Friday, September 17, 2010

$GLOBALS or global?

I recently upgraded to Ubuntu 10.04 which includes php 5.3.2. Not long after upgrading, I noticed that transactions in my stock tracking program were no longer sorting correctly. At first, I thought the sort function, uksort, might have subtly changed. But, no, the manual didn't mention anything, and the manual and comment examples appeared to line-up with my code nicely.

Next, I checked the apache error log where I got my first clue as to the madness I was about to uncover:

PHP Warning:  uksort(): Array was modified by the user comparison function in ... on line 195
I double-checked my code. Nope. No modification of the array being sorted. What gives? I was using a global statement so that I could access the array being sorted...

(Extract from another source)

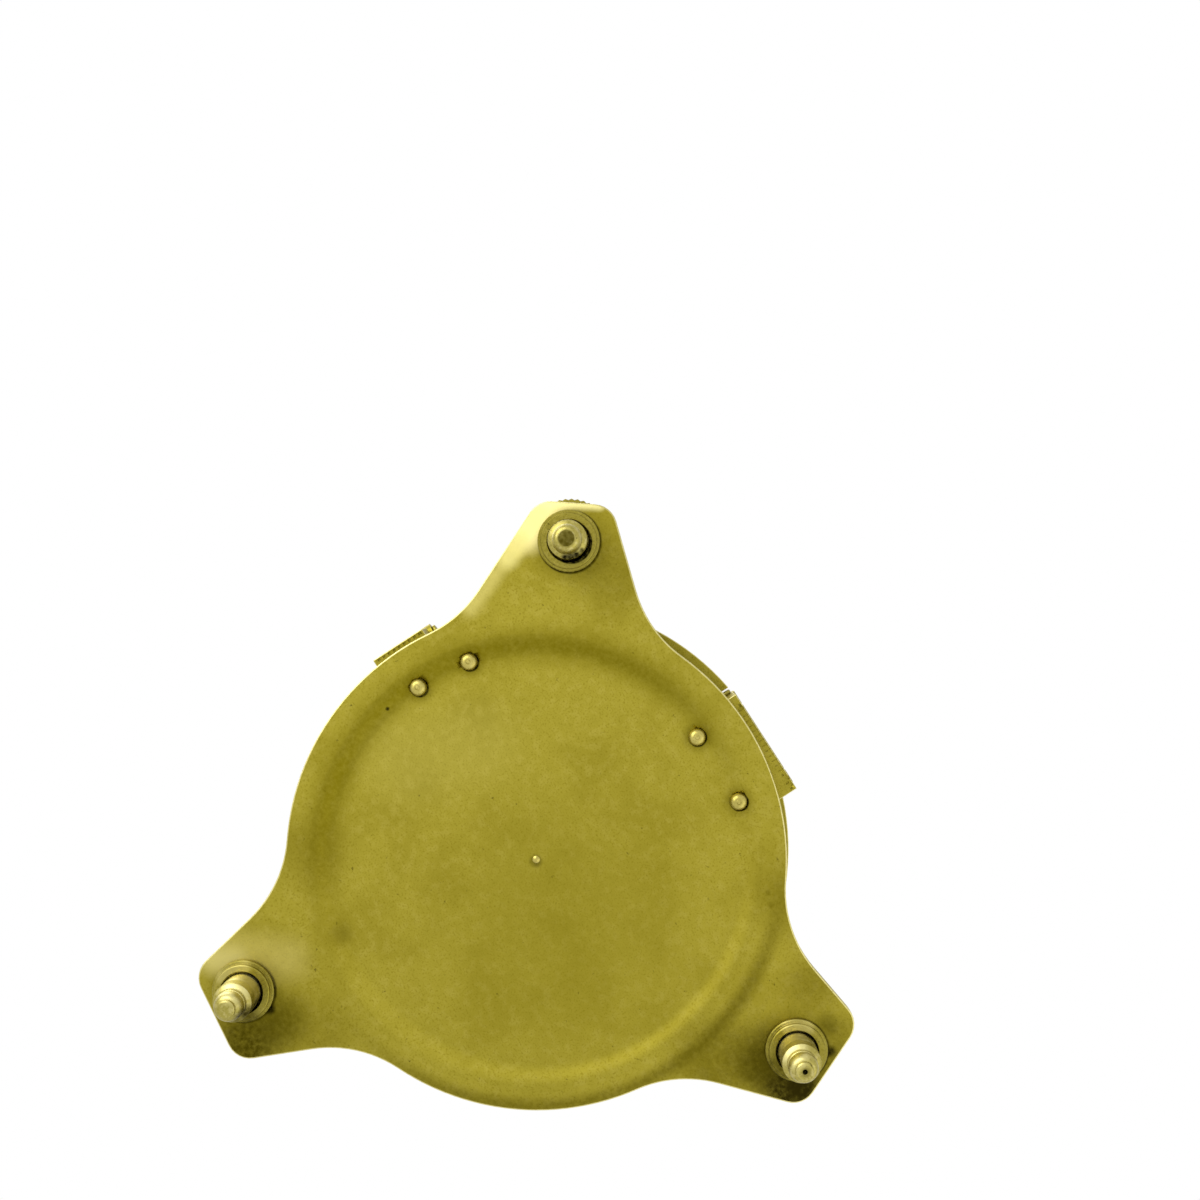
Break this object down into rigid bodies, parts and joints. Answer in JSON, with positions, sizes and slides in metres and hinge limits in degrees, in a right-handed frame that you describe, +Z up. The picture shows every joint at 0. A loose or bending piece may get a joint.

A Google search on the global statement turned up another way to access global variables, the $GLOBALS array. Could php be overzealously assuming that access of a variable via a global statement constitutes modification? Well, maybe using $GLOBALS would solve that problem.

I switched from global to $GLOBALS, and, voila, sorting worked again! Apparently php does equate using a global variable via the global statement to modification of that variable. Geez!

P.S. uksort was returning a false value indicating that the sort had failed.


  1. Thanks a lot!
    Spent time on this...
    It seems to me pretty obvious that the uksort() function may need global to access the array - since uksort only provides the keys!
    Why did they perform that *silent* change :--((

  2. It even seems that $GLOBALS isn't enough:

    function cmpdates($a, $b) {
    $arr = &$GLOBALS["arr"];

    stil results in the warning...

    of course this is possible:

    function cmpdates($a, $b) {
    $arr = $GLOBALS["arr"];

    but this copies the whole array each time cmpdates is called!

  3. Wow. I didn't realize php would be doing something so ridiculous. Thanks for the comment, Dinne. Let us know if you find a better way!